The calorific value of the fuel shows the heat produced from the combustion process. If the combustion is perfect, then the optimal thermal energy can be obtained. Separate test results obtained show that the caloric value of palm sap ethanol is 10.126 kcal/g, while that of the premium is 11.414 kcal/g. After mixing, the highest heating value of the MF was 11.107 kcal/g and the lowest was 9.445 kcal/g (Table ).

Table 5

MF Calorific Values for Various Concentrations between Bioethanol and Premium Fuel

	comparison of fuel mixtures (%)
no.	palm sap bioethanol (mL)	premium (mL)	calorific values of MF (kcal/g)
1	10	90	11.107
2	15	85	11.015
3	20	80	10.324
4	25	75	10.152
5	30	70	9.445

Table shows that the higher the concentration of palm sap bioethanol added to the premium fuel, the lower the MF’s calorific value. This decrease is caused by the difference in the heating value between the two fuels. The results of this study are in line with the research of Budiprasojo and Pratama[39] who reported that the low heating value of fuel can affect the high heating value if mixed.

The National Standards Agency (BSN) has set bioethanol quality standards with a minimum heating value of 5000 kcal/g.[44] Based on the quality standards set by BSN, the MF bioethanol and premium produced in this study were following the standards.

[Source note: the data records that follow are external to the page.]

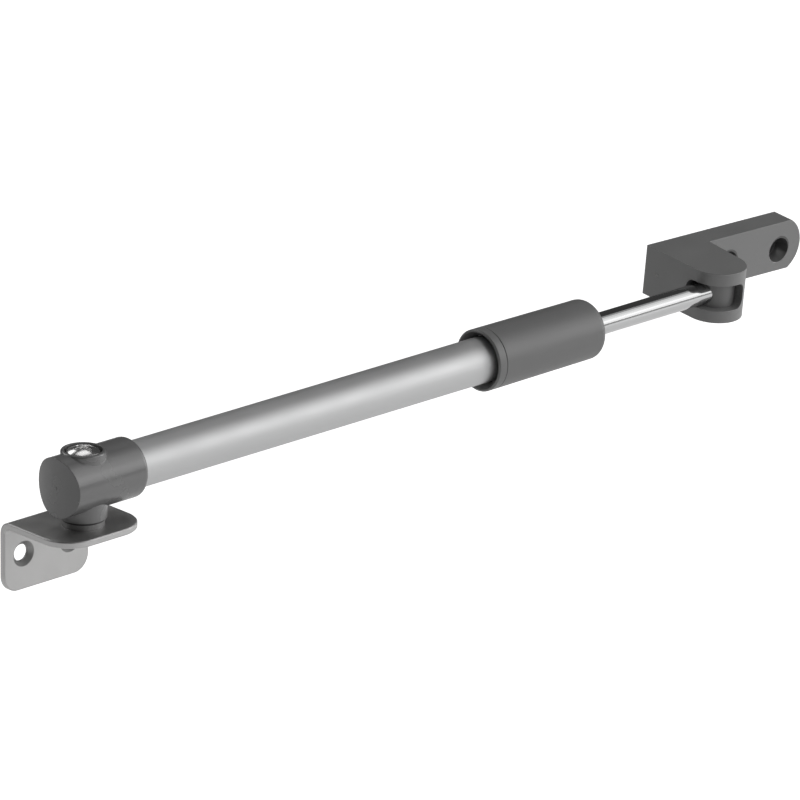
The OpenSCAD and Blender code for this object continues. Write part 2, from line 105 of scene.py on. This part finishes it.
# Screws: the pivot screw's raised head, and the pan head in the rod's inner end. A crown is the
# height of the dome, and a recess's reach and half width are those of one arm of its cross.
RAISED_HEAD = {"thread_d": 0.005, "pitch": 0.0008, "edge_r": 0.0008, "crown": 0.0016,
               "recess_reach": 0.0033, "recess_half_w": 0.00085, "recess_depth": 0.0026}
PAN_HEAD = {"thread_d": 0.004, "pitch": 0.0007, "edge_r": 0.0011, "crown": 0.0003,
            "recess_reach": 0.0022, "recess_half_w": 0.0006, "recess_depth": 0.0016}
HEAD_CHAMFER = 0.0002
THREAD_DEPTH = 0.62  # share of the pitch
EDGE_STEPS = 14
DOME_STEPS = 10
LATHE_SIDES = 96
THREAD_RINGS = 12
DRIVER_CLEARANCE = 0.001
DRIVER_TAPER = 0.62  # the recess's size at its floor against its mouth

# Gate marks, where the mould fed the plastic: a low ring round a small pip
GATE_RING_R = 0.00062
GATE_PIP_R = 0.00028
GATE_RISE = 0.00012
GATE_SINK = 0.00006
GATE_SIDES = 32
BRACKET_GATE_FROM_BACK = 0.0064
PROBE_START = 0.1  # how far outside the piece the line that finds its face starts

# Screw holes: the radius of the countersinks in the frame bracket and of the recesses in the sash bracket,
# how dark the painted shade in each is against the face round it, the width of their soft rims and how
# rough they are
COUNTERSINK_R = 0.0044
COUNTERSINK_SHADE = 0.62
RECESS_R = 0.00455
RECESS_SHADE = 0.35
SPOT_FADE = 0.0001
DULL_ROUGHNESS = 0.55

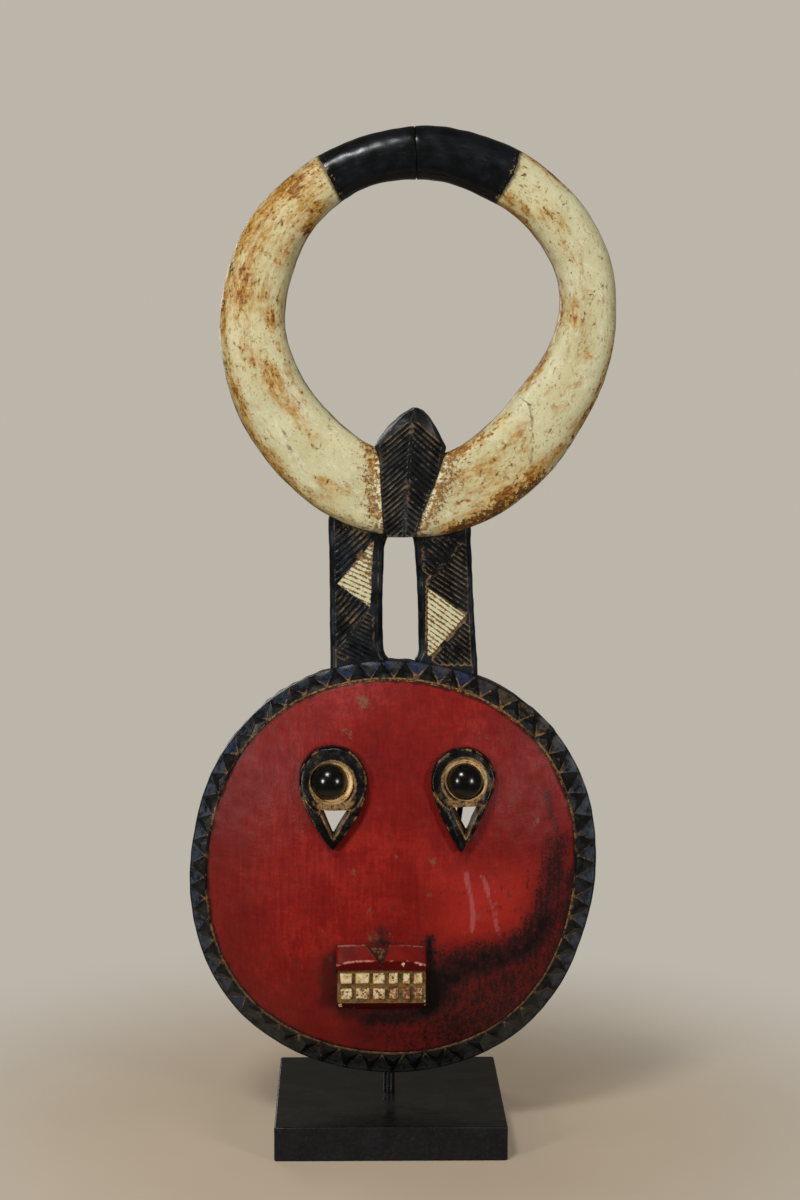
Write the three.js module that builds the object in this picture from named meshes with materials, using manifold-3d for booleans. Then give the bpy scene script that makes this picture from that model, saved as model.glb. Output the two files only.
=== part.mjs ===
// A horned disc mask on a black stand: one carved board with a domed round face, two legs, a leaf and
// a ring of two horns, held up by a forked steel post in a square block.
// Millimetres, +Z up. The face looks along -Y and the stand's block is centred on the origin.
import * as THREE from "three";
import { mergeVertices } from "three/addons/utils/BufferGeometryUtils.js";
import Module from "manifold-3d";

// Stand
const GAP = 0.3;
const BLOCK_SIDE = 200;
const BLOCK_HEIGHT = 30;
const BLOCK_EDGE = 1.2;
const BLOCK_CORNER = 2.5;
const POST_RADIUS = 5;
const POST_TOP = 168;
const ARM_RADIUS = 2.6;
const ARM_ROOT = 152;
const ARM_TURN = 0.46;
const ARM_MIDDLE = -2;

// Round face: its centre, its outlines and its depths, all measured from the middle of the disc
const DISC = { x: 2.4, z: 237.7 };
const RIM_OUTLINE = [182.85, -0.3, 0.13, 2.95, 1.75, 0, 0, -1.92, -1.07];
const FIELD_OUTLINE = [164.65, 2.9, -2.0, 2.57, 0.99, 0.37, 0, -2.19, -1.11];
const BACK_Y = -5.4;
const RIM_Y = -22;
const FIELD_Y = -35;
const DOME_RISE = 35;
const TEETH = 55;
const TOOTH_RISE = 3.4;
const TOOTH_FOOT = 2.6;
const HOLLOW_BORDER = 17;
const SHELL = 13.5;

// Eyes: the teardrop round each one, its ball and the hole under the ball
const EYE_RISE = 9.3;
const EYE_BAND_EDGE = 1.4;
const BALL_RADIUS = 15.6;
const BALL_RISE = 13.2;
const BALL_SKIRT = 3.4;
const SOCKET_FLOOR = 2.5;
const EYES = [
  {
    name: "eye_left", x: -50.2, z: 323.5, half: 29.4, up: 29.1, down: 58.8, lean: 0, fullness: 1.85,
    socket: { x: -47.7, z: 320.6, radius: 20.6, floor: 17 }, ball: { x: -52.9, z: 321.5 },
    hole: [[-58.8, 296.5], [-37.8, 296.5], [-49.9, 276.4]],
    mouth: [[-62, 299.6], [-35.2, 299.6], [-50, 273.5]],
  },
  {
    name: "eye_right", x: 61.6, z: 324.5, half: 28, up: 26.2, down: 62.3, lean: -2.1, fullness: 1.55,
    socket: { x: 61.2, z: 323.1, radius: 20.4, floor: 17 }, ball: { x: 62.9, z: 321.6 },
    hole: [[54.8, 298.4], [74.6, 299.1], [64.8, 278.2]],
    mouth: [[50.6, 301.6], [78, 302.2], [63.6, 274.5]],
  },
];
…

The results of the two-factor analysis of variance show that the calculated F-value (144.894) is greater than the F-table value (3.490) (Table ). This means that the variation in the concentration of palm sap bioethanol has a significant effect (p > 0.5) on the heating value of the MF.

Table 6

Results of Two-Factor Variance Analysis for MF Calorific-Value Parameters

source of variation	SS	df	MS	F	P value	F crit
rows	0.870752	4	0.217688	0.005	0.99994	3.259
columns	18509.81	3	6169.936	144.894	1.09 × 10–9	3.490
error	510.9863	12	42.58219
total	19021.66	19

MF flame test results on variations in the concentration of palm sap bioethanol and premium fuel showed two different types of flame colors, namely, blue and reddish yellow. MF that contains low concentrations of palm sap bioethanol, produces a blue flame while, with high concentrations, produces a reddish yellow flame. This is in line with the report of McLinden et al.[45] in that the flame from bioethanol is not only blue but also reddish yellow. The same thing was reported by Polikarpov et al.[46] in that, at the time of combustion, a blue flame appeared at the bottom and a reddish yellow one appeared at the top.

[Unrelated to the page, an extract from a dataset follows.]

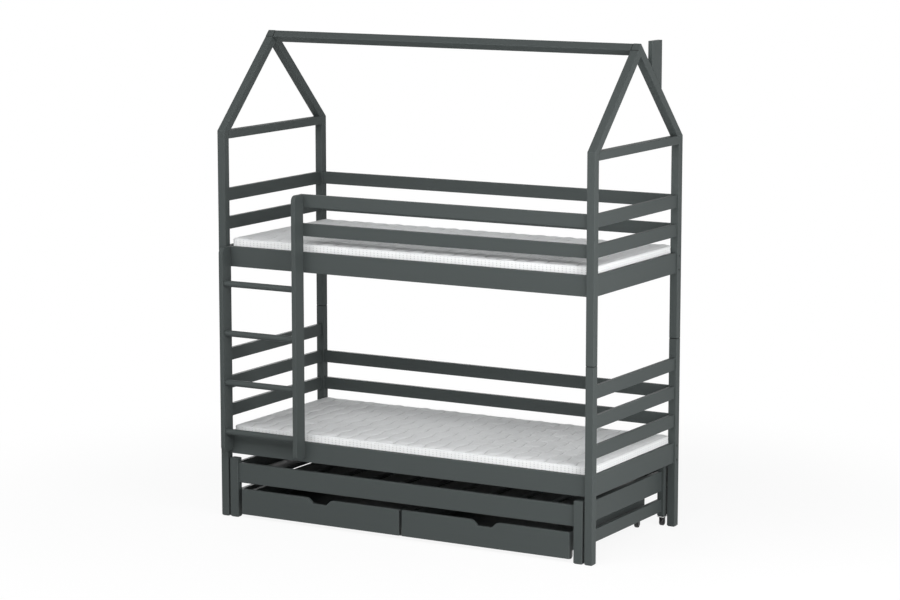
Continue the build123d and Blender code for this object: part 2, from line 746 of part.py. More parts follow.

The blue combustion results indicate that the methane (CH4) in the MF was completely burned. The results of this study are in line with the research of Susanto et al.[47] who reported that methane gas was marked with a blue flame. However, the reddish yellow fire means incomplete combustion and that the flame is unstable. Cahyani[48] also reports that the color of the blue flame indicates high ethanol levels.

A comparison of the physical and chemical characteristics of the mixed fuel between the palm sap bioethanol and premium fuel from this study with several other studies is shown in Table .

Table 7

Comparison of Physical and Chemical Characteristics of Mixed Fuel

	value
combined of fuel mixes	viscosity at 40 °C (mm2/s)	calorific (kcal/g)	flame test (color)	references
premium of RON 88	7.2	11.414	reddish yellow	(41)
20% bioethanol of liquid polypropylene–80% Gasoline		11.340	reddish yellow	(39)
20% bioethanol of pineapple–80% premium		7.331		(46)
30% bioethanol of cassava flour–70% gasoline		23		(38)
30% bioethanol of sugar molasses–70% gasoline	2.2	15		(37)
30% palm sap bioethanol–70% premium	4.7	10.126	reddish yellow	this research

The results of the two-factor variance analysis show that the calculated F-value (68.308) is greater than the F-table value (3.490) (Table ). This means that variations in the concentration of palm sap bioethanol and premium fuel affect the MF’s flame. The blue flame color indicates high ethanol content.

Table 8

Results of Two-Factor Analysis of Variance of the MF’s Flame Value

source of variation	SS	df	MS	F	P value	F crit
rows	155.0324	4	38.75809	0.408	0.799	3.259
columns	19472.58	3	6490.86	68.308	8.23 × 10–8	3.490
error	1140.277	12	95.02309
total	20767.89	19

Conclusions

The high concentrations of palm sap bioethanol cause the MF viscosity to also be higher, but too difficult to obscure. The higher the concentration of palm sap bioethanol, the lower the heating value of MF. The MF flame test results on variations in the concentration of palm sap bioethanol and premium fuel showed two different types of flame colors, namely, blue and reddish yellow. The blue color indicates high ethanol content, while the reddish yellow color indicates low ethanol content.

The physical and chemical properties of MF fuels still need to be studied comprehensively by conducting MF trials on various types of motorized vehicles. Besides, further research is needed on mixing palm sap bioethanol with other types of fuel.